The problem
Beginning with the first line of the data below, reproduce every line unchanged, ending with the line that holds "socket.default_value = value".

• • • • • • •

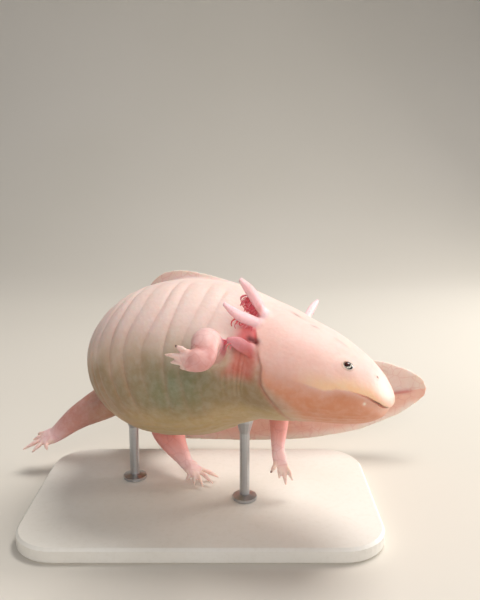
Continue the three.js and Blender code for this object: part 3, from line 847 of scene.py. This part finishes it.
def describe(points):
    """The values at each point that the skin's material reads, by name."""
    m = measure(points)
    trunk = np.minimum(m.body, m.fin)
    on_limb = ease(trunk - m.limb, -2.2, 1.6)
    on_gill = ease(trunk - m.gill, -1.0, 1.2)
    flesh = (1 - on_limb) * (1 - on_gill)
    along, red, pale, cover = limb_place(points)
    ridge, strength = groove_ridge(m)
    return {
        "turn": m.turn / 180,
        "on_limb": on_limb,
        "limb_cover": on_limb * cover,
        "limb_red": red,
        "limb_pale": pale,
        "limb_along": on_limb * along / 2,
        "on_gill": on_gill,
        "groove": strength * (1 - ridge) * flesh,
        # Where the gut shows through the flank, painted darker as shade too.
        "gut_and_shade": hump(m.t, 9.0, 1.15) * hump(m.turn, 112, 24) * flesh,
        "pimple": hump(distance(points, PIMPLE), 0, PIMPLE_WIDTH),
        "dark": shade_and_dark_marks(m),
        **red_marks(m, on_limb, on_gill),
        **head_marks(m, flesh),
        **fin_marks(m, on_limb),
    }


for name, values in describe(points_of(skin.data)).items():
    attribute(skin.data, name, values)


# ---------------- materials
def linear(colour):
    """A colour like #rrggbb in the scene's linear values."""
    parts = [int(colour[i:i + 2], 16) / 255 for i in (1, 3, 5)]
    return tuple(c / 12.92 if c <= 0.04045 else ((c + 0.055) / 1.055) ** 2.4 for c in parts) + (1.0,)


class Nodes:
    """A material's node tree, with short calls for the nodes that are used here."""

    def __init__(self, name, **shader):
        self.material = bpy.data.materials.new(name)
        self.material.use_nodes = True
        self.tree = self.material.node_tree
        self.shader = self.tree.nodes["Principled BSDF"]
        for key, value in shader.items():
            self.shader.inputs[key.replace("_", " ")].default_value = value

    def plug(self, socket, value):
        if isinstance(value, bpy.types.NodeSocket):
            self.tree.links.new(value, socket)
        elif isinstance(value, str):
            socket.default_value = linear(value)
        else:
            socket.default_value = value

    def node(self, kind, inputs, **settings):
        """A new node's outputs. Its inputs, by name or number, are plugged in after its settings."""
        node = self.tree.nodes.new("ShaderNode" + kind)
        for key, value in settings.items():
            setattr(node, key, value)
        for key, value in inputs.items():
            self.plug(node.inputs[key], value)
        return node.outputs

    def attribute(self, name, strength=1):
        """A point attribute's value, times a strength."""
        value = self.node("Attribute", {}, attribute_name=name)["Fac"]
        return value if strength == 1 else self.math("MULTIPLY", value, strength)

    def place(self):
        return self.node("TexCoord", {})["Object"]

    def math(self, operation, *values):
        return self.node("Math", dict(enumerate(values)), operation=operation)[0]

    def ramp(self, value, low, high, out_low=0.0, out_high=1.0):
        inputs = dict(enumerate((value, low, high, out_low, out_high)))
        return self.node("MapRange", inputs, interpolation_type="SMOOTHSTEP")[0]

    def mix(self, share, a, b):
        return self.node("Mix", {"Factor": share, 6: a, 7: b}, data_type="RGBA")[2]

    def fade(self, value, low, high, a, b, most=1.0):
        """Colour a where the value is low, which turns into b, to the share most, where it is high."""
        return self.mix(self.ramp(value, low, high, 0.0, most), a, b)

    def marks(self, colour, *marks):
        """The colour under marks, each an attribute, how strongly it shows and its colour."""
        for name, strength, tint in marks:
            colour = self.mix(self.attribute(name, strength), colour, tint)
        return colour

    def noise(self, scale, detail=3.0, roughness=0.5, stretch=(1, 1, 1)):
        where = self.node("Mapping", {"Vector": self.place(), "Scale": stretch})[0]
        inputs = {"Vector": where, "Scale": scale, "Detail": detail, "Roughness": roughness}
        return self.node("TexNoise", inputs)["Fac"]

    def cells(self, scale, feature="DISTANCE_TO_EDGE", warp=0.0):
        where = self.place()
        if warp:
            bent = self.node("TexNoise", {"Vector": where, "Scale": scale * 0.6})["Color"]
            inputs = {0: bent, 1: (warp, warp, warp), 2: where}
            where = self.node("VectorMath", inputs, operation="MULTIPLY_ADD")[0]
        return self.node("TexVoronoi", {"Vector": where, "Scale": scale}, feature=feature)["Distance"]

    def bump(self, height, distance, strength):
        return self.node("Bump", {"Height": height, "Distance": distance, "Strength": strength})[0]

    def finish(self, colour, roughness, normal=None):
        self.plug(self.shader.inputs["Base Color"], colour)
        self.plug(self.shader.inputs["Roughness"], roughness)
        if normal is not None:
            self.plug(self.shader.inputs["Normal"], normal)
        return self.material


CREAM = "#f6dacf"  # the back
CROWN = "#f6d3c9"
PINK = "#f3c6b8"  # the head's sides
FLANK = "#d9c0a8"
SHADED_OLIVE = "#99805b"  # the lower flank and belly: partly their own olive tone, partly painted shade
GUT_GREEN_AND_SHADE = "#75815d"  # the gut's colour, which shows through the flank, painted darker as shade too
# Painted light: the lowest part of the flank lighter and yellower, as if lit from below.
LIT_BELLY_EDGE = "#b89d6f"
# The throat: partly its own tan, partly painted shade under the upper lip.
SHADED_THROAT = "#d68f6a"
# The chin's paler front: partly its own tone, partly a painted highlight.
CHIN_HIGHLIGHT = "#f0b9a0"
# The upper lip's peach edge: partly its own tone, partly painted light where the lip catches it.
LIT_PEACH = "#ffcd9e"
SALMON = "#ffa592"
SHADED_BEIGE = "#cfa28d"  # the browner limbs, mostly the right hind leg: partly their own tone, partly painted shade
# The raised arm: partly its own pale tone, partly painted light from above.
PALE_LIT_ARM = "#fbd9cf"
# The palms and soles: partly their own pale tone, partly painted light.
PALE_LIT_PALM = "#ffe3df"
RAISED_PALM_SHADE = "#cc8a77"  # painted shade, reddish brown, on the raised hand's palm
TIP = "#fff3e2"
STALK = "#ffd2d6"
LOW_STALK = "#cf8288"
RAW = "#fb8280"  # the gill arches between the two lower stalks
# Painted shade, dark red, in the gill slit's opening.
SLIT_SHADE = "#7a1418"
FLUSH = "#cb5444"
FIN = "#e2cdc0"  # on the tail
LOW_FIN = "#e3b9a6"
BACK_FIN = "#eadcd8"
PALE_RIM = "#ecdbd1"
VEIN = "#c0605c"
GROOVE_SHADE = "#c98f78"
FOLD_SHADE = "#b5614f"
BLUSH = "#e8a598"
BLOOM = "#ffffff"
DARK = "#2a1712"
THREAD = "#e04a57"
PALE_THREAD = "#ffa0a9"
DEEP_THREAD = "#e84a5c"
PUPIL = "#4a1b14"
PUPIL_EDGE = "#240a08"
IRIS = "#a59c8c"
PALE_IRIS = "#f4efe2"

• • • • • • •

Problem solution
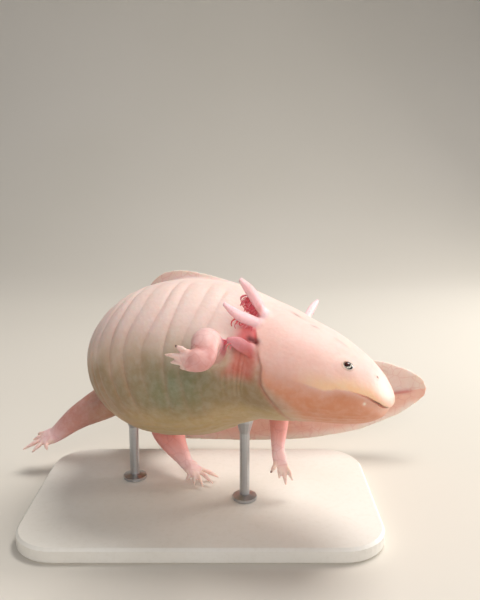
Continue the three.js and Blender code for this object: part 3, from line 847 of scene.py. This part finishes it.
def describe(points):
    """The values at each point that the skin's material reads, by name."""
    m = measure(points)
    trunk = np.minimum(m.body, m.fin)
    on_limb = ease(trunk - m.limb, -2.2, 1.6)
    on_gill = ease(trunk - m.gill, -1.0, 1.2)
    flesh = (1 - on_limb) * (1 - on_gill)
    along, red, pale, cover = limb_place(points)
    ridge, strength = groove_ridge(m)
    return {
        "turn": m.turn / 180,
        "on_limb": on_limb,
        "limb_cover": on_limb * cover,
        "limb_red": red,
        "limb_pale": pale,
        "limb_along": on_limb * along / 2,
        "on_gill": on_gill,
        "groove": strength * (1 - ridge) * flesh,
        # Where the gut shows through the flank, painted darker as shade too.
        "gut_and_shade": hump(m.t, 9.0, 1.15) * hump(m.turn, 112, 24) * flesh,
        "pimple": hump(distance(points, PIMPLE), 0, PIMPLE_WIDTH),
        "dark": shade_and_dark_marks(m),
        **red_marks(m, on_limb, on_gill),
        **head_marks(m, flesh),
        **fin_marks(m, on_limb),
    }


for name, values in describe(points_of(skin.data)).items():
    attribute(skin.data, name, values)


# ---------------- materials
def linear(colour):
    """A colour like #rrggbb in the scene's linear values."""
    parts = [int(colour[i:i + 2], 16) / 255 for i in (1, 3, 5)]
    return tuple(c / 12.92 if c <= 0.04045 else ((c + 0.055) / 1.055) ** 2.4 for c in parts) + (1.0,)


class Nodes:
    """A material's node tree, with short calls for the nodes that are used here."""

    def __init__(self, name, **shader):
        self.material = bpy.data.materials.new(name)
        self.material.use_nodes = True
        self.tree = self.material.node_tree
        self.shader = self.tree.nodes["Principled BSDF"]
        for key, value in shader.items():
            self.shader.inputs[key.replace("_", " ")].default_value = value

    def plug(self, socket, value):
        if isinstance(value, bpy.types.NodeSocket):
            self.tree.links.new(value, socket)
        elif isinstance(value, str):
            socket.default_value = linear(value)
        else:
            socket.default_value = value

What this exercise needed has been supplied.